Il existe donc un élevage industriel relativement intensif en Suisse?
En Suisse, on n'est jamais dans le noir ou dans le blanc. Dans la pratique, on est souvent dans un entre-deux. Dans le cas de la halle d'engraissement de 600 taureaux de Coffrane (voir encadré), l'agriculteur admet que son élevage est grand mais il souligne que son projet est compatible avec les exigences de durabilité actuelles. Derrière le mot industriel se développe tout un imaginaire, qui ne calque pas forcément sur la réalité. Il est vrai que la production de porc et de poulet répond à une logique industrielle, où tout est standardisé et automatisé. Mais il faut relever que ces unités s'ajoutent à des exploitations familiales qui, faute de pouvoir augmenter les surfaces de terre, n'avaient que cette stratégie économique pour tenir sur la durée.
L’initiative "Non à l’élevage intensif en Suisse" a été déposée en septembre dernier . Selon les initiants, Sentience Politics, "50% des cochons suisses sont abattus sans avoir jamais vu le ciel". Ainsi, en Suisse aussi, les animaux peuvent rester enfermés toute leur vie ?
Oui, il y a des animaux qui ne sortent jamais. Cela concerne surtout le porc et le poulet. Mais la tendance va vers plus de sorties dans des petits parcs autour des halles. Globalement, les standards minimaux sont en augmentation. Il peut s'agir de normes légales, fixées au niveau fédéral, ou de standards liés à des labels souvent détenus par les grands distributeurs.

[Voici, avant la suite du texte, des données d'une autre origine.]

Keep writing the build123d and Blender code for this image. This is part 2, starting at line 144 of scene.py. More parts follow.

Où se situe la viande suisse en matière d'antibiotiques?
Comme il y a une menace claire sur la santé humaine, il y a désormais une vraie stratégie fédérale pour réduire l'utilisation des antibiotiques dans l'agriculture. Leurs ventes par les vétérinaires ont diminué de plus de 50% depuis 2008. On essaie de sortir progressivement d’une utilisation systématique à titre préventif.

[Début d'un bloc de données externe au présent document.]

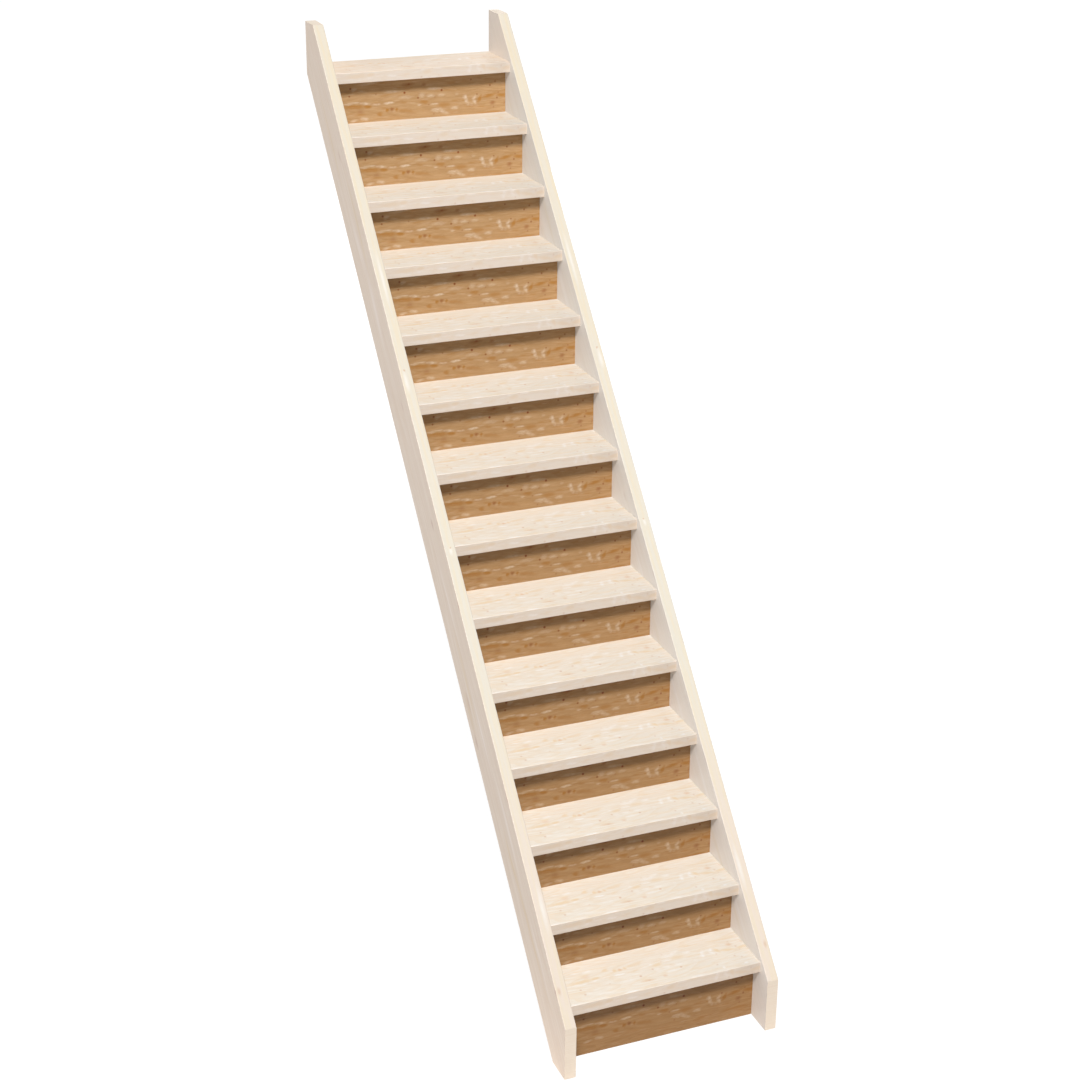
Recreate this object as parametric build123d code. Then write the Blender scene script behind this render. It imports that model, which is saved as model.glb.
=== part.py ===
from build123d import *
from math import hypot
import os

# A straight, steep stair flight in timber: two closed strings, square-edged treads housed in
# them, and a riser under every tread. Millimetres. +X runs across the flight, +Y goes up the
# flight and away from the climber, +Z is up. The origin is on the floor, at the middle of the
# rectangle that the flight covers.

# Steps
STEPS = 14                 # treads, each with a riser under it
RISE = 200.0               # from the top of one tread to the top of the next
GOING = 182.0              # from one nosing to the next
FIRST_RISE = 240.0         # from the floor to the top of the first tread
LAST_RISE = 160.0          # from the top of the last tread to the strings' level top cut

# Treads
CLEAR_WIDTH = 700.0        # between the strings
TREAD_THICKNESS = 40.0
NOSING = 45.0              # from the front of a tread back to the riser under it
TREAD_ARRIS = 2.0          # rounding of the two nosing edges

# Strings
STRING_THICKNESS = 40.0
STRING_ARRIS = 2.0         # rounding of the long edges
NOSING_MARGIN = 15.0       # from the nosings to the strings' front edges, square to the slope
FOOT_REACH = 58.0          # from the first nosing forward to the plumb cut at the foot

# Housings for the treads' ends
HOUSING_DEPTH = 12.0       # into the string's inner face
HOUSING_STOP = 25.0        # left uncut at the back of each tread
HOUSING_PLAY = 0.2         # above, behind and at the end of the tread

# Risers
RISER_THICKNESS = 18.0
RISER_END_PLAY = 0.3       # between a riser's end and the string
GROOVE_DEPTH = 8.0         # groove in the underside of a tread for the riser's top edge
GROOVE_PLAY = 0.2          # above and behind the riser in its groove

# What follows from those sizes
slope = RISE / GOING
tread_depth = GOING + NOSING
tread_length = CLEAR_WIDTH + 2 * HOUSING_DEPTH
flight_length = FOOT_REACH + STEPS * GOING + NOSING
front_y = -flight_length / 2
back_y = flight_length / 2
first_nosing_y = front_y + FOOT_REACH
inner_x = CLEAR_WIDTH / 2
top_z = FIRST_RISE + (STEPS - 1) * RISE + LAST_RISE
front_rise = NOSING_MARGIN * hypot(GOING, RISE) / GOING


def nosing_y(step):
    """Front of a tread. Steps are counted from 1 at the floor."""
    return first_nosing_y + (step - 1) * GOING


def tread_top(step):
    return FIRST_RISE + (step - 1) * RISE


def tread_underside(step):
    return tread_top(step) - TREAD_THICKNESS


def riser_front(step):
    return nosing_y(step) + NOSING


def riser_back(step):
    return riser_front(step) + RISER_THICKNESS


def front_line_z(y):
    """Height of the strings' front edge, which runs a margin ahead of the nosings."""
    return tread_top(1) + front_rise + slope * (y - nosing_y(1))


def back_line_z(y):
    """Height of the strings' back edge, which runs through the treads' lower back corners."""
    return tread_underside(1) + slope * (y - nosing_y(1) - tread_depth)


def riser_foot(step):
    """Lower edge of a riser. The first stands on the floor. Behind a tread, a riser laps the
    tread's back edge until its own back corner reaches the strings' back edge."""
    return 0.0 if step == 1 else back_line_z(riser_back(step))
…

Avec quelle intensité les élevages suisses polluent-ils les terres et les cours d'eau?
Toute exploitation qui reçoit des paiements directs, c'est à dire 98% des fermes, doit avoir une gestion équilibrée de la fumure. Le principe est de remettre en terre la même quantité de nutriments que ce qui en ressort. Comme les exploitations sont souvent spécialisées, elles peuvent passer des contrats entre elles. Ainsi une partie des engrais employés pour les cultures provient de l'élevage. L'engrais de ferme, surtout le fumier, est utilisé pour la création d'humus. D'après les rapports de l'Office fédéral de l'environnement, la pollution directe des eaux souterraines est plus marquée dans les zones de culture où les engrais (d'origine animale ou minérale) ont été épandus que dans les zones d'élevage.
Pourrait-on subvenir aux besoins carnés des Suisses uniquement avec des fermes pratiquant l'agro-écologie?
Ce n'est pas simple d'avoir une réponse. Je pense que pour une population de 8 millions d'habitants qui ne change pas ses habitudes, cela ne va pas fonctionner. Rien qu'actuellement, la Suisse n'est pas autonome en terme d'approvisionnement: ni en viande, ni en aliments pour l'engraissement. Mais si l'on réinvente les manières de produire l'alimentation et si l'on réajuste les régimes alimentaires, peut-être… Il existe plusieurs scénarios. Le plus crédible serait une réduction de la consommation de viande, notamment des granivores (poulets et porcs), dont l'alimentation est largement importée, tout en adaptant l'élevage des herbivores puisqu'une bonne partie du territoire suisse se prête bien à la culture herbagère.
Mais l'élevage de bœufs n'est-il pas justement celui qui produit le plus de CO2?
Là encore, il faut avoir une approche plus nuancée de la réalité. Cela dépend de comment est produite la viande de boeuf. Dans les pâturages, on peut stocker beaucoup de carbone. Une bonne gestion de ces pâturages peut être bénéfique.
Les Documentaires de la RTS - Caroline Briner
Les mesures de durabilité prises par l'éleveur de Coffrane
Sujette à des manifestations jusqu'à son inauguration en 2018, la controversée halle d'engraissement de taurillons de Coffrane (NE) a été construite moyennant des accords passés entre l'éleveur et des paysans de la région dans un périmètre de 5 km: le fumier est utilisé comme engrais dans les champs des fermes, qui lui livrent le maïs en retour. Grâce à cette contre-affaire, 90% du maïs provient du Val-de-Ruz. Par ailleurs, les silos, d'une hauteur de 27m, permettent un stockage important du fourrage, diminuant ainsi la fréquence de son transport. Enfin, un projet de transformation des déjections en biogaz est en cours.
En Suisse, on compte environ 1,5 million de bovins bénéficiant de conditions d’élevage variables. En 2018, une dizaine d'exploitations regroupaient plus de 500 boeufs.
Lutte active contre l'élevage intensif
Les mouvements de lutte pour la préservation de la dignité des animaux n'ont cessé de croître ces dernières années, en particulier le mouvement antispéciste.
Ces organisations procèdent à différentes actions: manifestations, vandalisme, occupation d'abattoirs, dépôts de plaintes, etc. Mercredi, l'association Tier-Im-Fokus a dénoncé à travers de nouvelles vidéos des porcs "contraints à dormir dans leurs excréments" et "laissés sans soin" dans 13 élevages suisses.
Les Suisses devront voter sur l'interdiction de l'élevage intensif. Une initiative a été déposée en octobre dernier.